Officially Elizabeth II, of the United Kingdom of Great Britain and Northern Ireland and of her other realms and territories Queen, Head of the Commonwealth Defender of the Faith, queen of the United Kingdom of Great Britain and Northern Ireland from February 6, 1952. Elizabeth celebrated her “Diamond Jubilee,” marking 60 years
on the throne. On September 9, 2015, she surpassed Victoria’s record reign of
63 years and 216 days.The celebration plans were formally unveiled in full by
Buckingham Palace on 10 January 2022.
"I hope this Jubilee will bring together families and
friends, neighbours and communities."
- The Queen
The Queen has ruled for longer than any other Monarch in
British history,
becoming a much loved and respected figure across the globe.
Her extraordinary reign has seen her travel more widely than any other monarch,
undertaking many historic overseas visits. Known for her sense of duty and her
devotion to a life of service, she has been an important figurehead for the UK
and the Commonwealth during times of enormous social change. |
The Queen is celebrating her 96th birthday in Sandringham |
Her Majesty continues to carry out a full programme of
engagements, from visits to charities and schools, to hosting visiting Heads of
State, to leading the nation in Remembrance and celebratory events - all
supported by other members of the Royal Family.
The Queen sees public and voluntary service as one of the
most important elements of her work. The Queen has links - as Royal Patron or
President - with over 600 charities, military associations, professional bodies
and public service organisations. These vary from well-established
international charities to smaller bodies working in a specialist area or on a
local basis only.
How Elizabeth II became queen of the United Kingdom.

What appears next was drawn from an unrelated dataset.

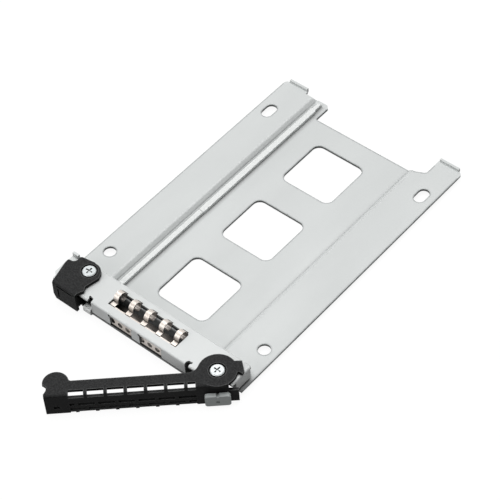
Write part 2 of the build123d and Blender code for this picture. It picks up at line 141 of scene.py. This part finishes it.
def rims(tree, node, width):
    """A mask of the sharp edges, where a rounded normal leaves the true one; the rim colour is painted
    through it, as a highlight where lighter and as shade where darker.
    """
    rounded = node("ShaderNodeBevel", samples=6)
    rounded.inputs["Radius"].default_value = width
    true_normal = node("ShaderNodeNewGeometry")
    dot = node("ShaderNodeVectorMath", operation="DOT_PRODUCT")
    tree.links.new(rounded.outputs["Normal"], dot.inputs[0])
    tree.links.new(true_normal.outputs["Normal"], dot.inputs[1])
    return ramp(tree, node, dot.outputs["Value"], grey(1.0), grey(0.0), *rim_ramp)


def upright_faces(tree, node, darkest):
    """Painted shade on upright faces, such as the sheared edges of a flat sheet."""
    place = node("ShaderNodeTexCoord")
    normal = node("ShaderNodeSeparateXYZ")
    tree.links.new(place.outputs["Normal"], normal.inputs["Vector"])
    level = node("ShaderNodeMath", operation="ABSOLUTE")
    tree.links.new(normal.outputs["Z"], level.inputs[0])
    return ramp(tree, node, level.outputs["Value"], grey(darkest), grey(1.0), *upright_ramp)


def part_of(tree, node, operation, plane):
    """1 on one side of a plane across the piece, and 0 on the other side."""
    place = node("ShaderNodeTexCoord")
    spot = node("ShaderNodeSeparateXYZ")
    tree.links.new(place.outputs["Object"], spot.inputs["Vector"])
    mask = node("ShaderNodeMath", operation=operation)
    mask.inputs[1].default_value = plane
    tree.links.new(spot.outputs["Y"], mask.inputs[0])
    return mask.outputs["Value"]


def finish(
    name, *, colours, rough, metallic, grain, relief, corner, rim, corner_ramp=(0.05, 0.75),
    rim_width=0.00015, coarse=60.0, stretch=(1, 1, 1), inside=(0.02, 0.06, 0.08, 0.45),
    upright=1.0, clean_from=None,
):
    """A surface with a slow colour drift, a varying gloss, a fine relief, painted light on its rims and
    painted shade in its corners.

    coarse and grain are the scales of the slow and the fine noise, and relief is the fine one's height.
    corner is the reach and the darkest value of the painted shade in narrow gaps and bends, and
    corner_ramp holds the two ends of its ramp. inside is the same for the painted shade of deep places,
    all in one. upright paints shade on the upright faces. Behind the last argument's Y neither the
    painted rims nor the painted shade are drawn.
    """
    mat, tree, shader, node = material(name)
    slow = noise(tree, node, coarse, 3.0, stretch)
    fine = noise(tree, node, grain, 6.0, stretch)
    colour = ramp(tree, node, slow, *colours)
    uneven = ramp(tree, node, fine, grey(0.5), grey(1.0))
    # The rim colour is painted on the sharp edges: a painted highlight where it is lighter than the
    # surface, painted shade where it is darker
    marked = mixed(tree, node, rims(tree, node, rim_width), uneven)
    # Behind the given Y the painted rims are left out
    if clean_from is not None:
        marked = mixed(tree, node, marked, part_of(tree, node, "LESS_THAN", clean_from))
    colour = blend_to(tree, node, marked, colour, rim)
    # Painted shade in gaps, bends and deep places
    dark = mixed(
        tree, node, hollows(tree, node, *corner, *corner_ramp), hollows(tree, node, *inside)
    )
    # Painted shade on the upright faces
    if upright < 1.0:
        dark = mixed(tree, node, dark, upright_faces(tree, node, upright))
    # Behind the given Y the painted shade is lifted again
    if clean_from is not None:
        clean = part_of(tree, node, "GREATER_THAN", clean_from)
        dark = mixed(tree, node, dark, clean, "LIGHTEN")
    gloss = ramp(tree, node, fine, grey(rough[0]), grey(rough[1]))
    metal = ramp(tree, node, slow, grey(metallic[0]), grey(metallic[1]))
    bump = node("ShaderNodeBump")
    bump.inputs["Distance"].default_value = relief
    bump.inputs["Strength"].default_value = bump_strength
    tree.links.new(fine, bump.inputs["Height"])
    tree.links.new(mixed(tree, node, colour, dark), shader.inputs["Base Color"])
    tree.links.new(gloss, shader.inputs["Roughness"])
    tree.links.new(metal, shader.inputs["Metallic"])
    tree.links.new(bump.outputs["Normal"], shader.inputs["Normal"])
    return mat


def zinc(name, colours, corner=(0.0006, 0.7), **changes):
    """Bright zinc plating on steel sheet."""
    return finish(
        name, colours=colours, rough=(0.38, 0.46), metallic=(0.02, 0.06), grain=900.0,
        relief=0.00002, corner=corner, stretch=(1, 0.35, 1),
        inside=(0.02, 0.04, 0.12, 0.55), **changes,
    )


# Below, a rim colour lighter than the surface is a painted highlight on the sharp edges and a darker one
# is painted shade; corner and inside give painted shade. The plate's darker upright faces are painted
# shade on its cut edges.
plate = zinc(
    "plate", ((0.635, 0.655, 0.65), (0.675, 0.695, 0.69)), rim=(0.14, 0.16, 0.16),
    rim_width=0.0012, corner=(0.0018, 0.3), corner_ramp=(0.5, 1.0), upright=0.35, clean_from=tabs_from,
)
bracket = zinc("bracket", ((0.69, 0.71, 0.705), (0.73, 0.75, 0.745)), rim=(0.76, 0.78, 0.78))
nickel = finish(
    "nickel", colours=((0.62, 0.55, 0.49), (0.76, 0.70, 0.65)), rough=(0.30, 0.40),
    metallic=(0.50, 0.60), grain=1500.0, relief=0.00001, corner=(0.003, 0.02),
    rim=(0.80, 0.78, 0.75), inside=(0.012, 0.06, 0.15, 0.75),
)
# The black's light rims are painted glints, and its upright faces get painted shade
black = finish(
    "black", colours=((0.017, 0.0173, 0.0177), (0.046, 0.0465, 0.047)), rough=(0.40, 0.60),
    metallic=(0.0, 0.02), grain=2600.0, relief=0.00006, corner=(0.0022, 0.03),
    rim=(0.16, 0.161, 0.162), rim_width=0.0006, coarse=2400.0, upright=0.3,
)
black.node_tree.nodes["Principled BSDF"].inputs["Specular IOR Level"].default_value = dull_paint
screws = finish(
    "screws", colours=((0.48, 0.51, 0.515), (0.60, 0.63, 0.635)), rough=(0.34, 0.46),
    metallic=(0.45, 0.60), grain=1800.0, relief=0.00001, corner=(0.0008, 0.05),
    rim=(0.80, 0.82, 0.82),
)
wire = finish(
    "wire", colours=((0.42, 0.42, 0.42), (0.52, 0.52, 0.52)), rough=(0.28, 0.38),
    metallic=(0.92, 1.0), grain=1200.0, relief=0.00001, corner=(0.002, 0.10),
    rim=(0.62, 0.62, 0.62),
)
grip = finish(
    "grip", colours=((0.43, 0.46, 0.455), (0.49, 0.52, 0.515)), rough=(0.50, 0.60),
    metallic=(0.0, 0.03), grain=2500.0, relief=0.00003, corner=(0.0015, 0.25),
    rim=(0.26, 0.28, 0.27),
)
clear = finish(
    "clear", colours=((0.93, 0.95, 0.94), (0.96, 0.98, 0.97)), rough=(0.10, 0.18),
    metallic=(0.0, 0.02), grain=700.0, relief=0.00001, corner=(0.0003, 0.9),
    rim=(0.97, 0.99, 0.99), inside=(0.006, 0.9, 0.08, 0.35),
)
# A part of the light goes through the clear plastic, unevenly
tree = clear.node_tree
patches = tree.nodes.new("ShaderNodeTexNoise")
amount = tree.nodes.new("ShaderNodeMapRange")
amount.inputs["To Min"].default_value = see_through_range[0]
amount.inputs["To Max"].default_value = see_through_range[1]
tree.links.new(patches.outputs["Fac"], amount.inputs["Value"])
see_through = tree.nodes["Principled BSDF"].inputs["Transmission Weight"]
tree.links.new(amount.outputs["Result"], see_through)

looks = {
    "zinc_plate": bracket,
    "contact_metal": nickel,
    "black_paint": black,
    "hardware": screws,
    "spring_wire": wire,
    "clear_plastic": clear,
    "grey_plastic": grip,
}
slot_of = {s["node"]: s["material_slot"] for s in frame["record"]["subparts"]}
for name, piece in frame["nodes"].items():
    piece.data.materials.clear()
    piece.data.materials.append(plate if name == "tray_plate" else looks[slot_of[name]])

# Camera
a, e, r = (math.radians(v) for v in (azimuth, elevation, roll))
back = Vector((math.sin(a) * math.cos(e), -math.cos(a) * math.cos(e), math.sin(e)))
level = Vector((0, 0, 1)).cross(back).normalized()
upward = back.cross(level)
right = level * math.cos(r) + upward * math.sin(r)
up = upward * math.cos(r) - level * math.sin(r)
camera = bpy.data.objects.new("camera", bpy.data.cameras.new("camera"))
bpy.context.collection.objects.link(camera)
camera.data.lens = lens
camera.data.sensor_width = sensor
camera.data.clip_start = nearest
camera.data.clip_end = farthest
turn = Matrix((right, up, back)).transposed().to_4x4()
camera.matrix_world = Matrix.Translation(target + back * distance) @ turn
bpy.context.scene.camera = camera


def lamp(name, place, width, power):
    """A square lamp that shines on the middle of the tray."""
    light = bpy.data.lights.new(name, "AREA")
    light.shape = "SQUARE"
    light.size = width
    light.energy = power
    made = bpy.data.objects.new(name, light)
    bpy.context.collection.objects.link(made)
    made.location = place
    made.rotation_mode = "QUATERNION"
    made.rotation_quaternion = (Vector(light_aim) - Vector(place)).to_track_quat("-Z", "Y")


lamp("high", (-0.15, 0.4, 1.9), 1.6, 27.5)
lamp("left", (-0.6, -1.5, 1.0), 1.0, 7.0)


def seen_directly(tree):
    """1 for camera, glossy and transmission rays, which show the background, and 0 for the rest."""
    path = tree.nodes.new("ShaderNodeLightPath")
    seen = path.outputs["Is Camera Ray"]
    for ray in ("Is Glossy Ray", "Is Transmission Ray"):
        either = tree.nodes.new("ShaderNodeMath")
        either.operation = "MAXIMUM"
        tree.links.new(seen, either.inputs[0])
        tree.links.new(path.outputs[ray], either.inputs[1])
        seen = either.outputs["Value"]
    return seen


# White world, whose light on the object is strong from the left and weak from the right
world = bpy.data.worlds.new("world")
bpy.context.scene.world = world
world.use_nodes = True
tree = world.node_tree
background = tree.nodes["Background"]
background.inputs["Color"].default_value = (1, 1, 1, 1)
direction = tree.nodes.new("ShaderNodeTexCoord")
side = tree.nodes.new("ShaderNodeSeparateXYZ")
room = tree.nodes.new("ShaderNodeMapRange")
room.inputs["From Min"].default_value = -1.0
room.inputs["To Min"].default_value = room_left
room.inputs["To Max"].default_value = room_right
tree.links.new(direction.outputs["Generated"], side.inputs["Vector"])
tree.links.new(side.outputs["X"], room.inputs["Value"])
strength = tree.nodes.new("ShaderNodeMix")
strength.inputs["B"].default_value = background_white
tree.links.new(room.outputs["Result"], strength.inputs["A"])
tree.links.new(seen_directly(tree), strength.inputs["Factor"])
tree.links.new(strength.outputs["Result"], background.inputs["Strength"])

# White floor just under the tray, which keeps its shadow
lowest = size_at_load[0].z
bpy.ops.mesh.primitive_plane_add(size=floor_size, location=(0, 0, lowest - floor_gap))
floor = bpy.context.object
floor.name = "floor"
mat, tree, shader, node = material("floor")
shader.inputs["Base Color"].default_value = (*grey(floor_grey), 1)
shader.inputs["Roughness"].default_value = 0.9
shader.inputs["Specular IOR Level"].default_value = 0.0
shader.inputs["Emission Color"].default_value = (1, 1, 1, 1)
glow = node("ShaderNodeMath", operation="MULTIPLY")
glow.inputs[1].default_value = floor_glow
tree.links.new(seen_directly(tree), glow.inputs[0])
tree.links.new(glow.outputs["Value"], shader.inputs["Emission Strength"])
floor.data.materials.append(mat)

scene = bpy.context.scene
scene.view_settings.view_transform = "Standard"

Elizabeth was the elder daughter of Prince Albert, duke of
York, and his wife, Lady Elizabeth Bowes-Lyon. As the child of a younger son of
King George VI, the young Elizabeth had little prospect of acceding to the
throne until her uncle, Edward VIII (afterward duke of Windsor), abdicated in
her father’s favour on December 11, 1936, at which time her father became King
George VI and she became heir presumptive. The princess’s education was
supervised by her mother, who entrusted her daughters to a governess, Marion
Crawford; the princess was also grounded in history by C.H.K. Marten, afterward
provost of Eton College, and had instruction from visiting teachers in music
and languages. During World War II she and her sister, Princess Margaret Rose,
perforce spent much of their time safely away from the London blitz and
separated from their parents, living mostly at Balmoral Castle in Scotland and
at the Royal Lodge, Windsor, and Windsor Castle.
Early in 1947 Princess Elizabeth went with the king and
queen to South Africa. After her return there was an announcement of her
betrothal to her distant cousin Lieutenant Philip Mountbatten of the Royal
Navy, formerly Prince Philip of Greece and Denmark.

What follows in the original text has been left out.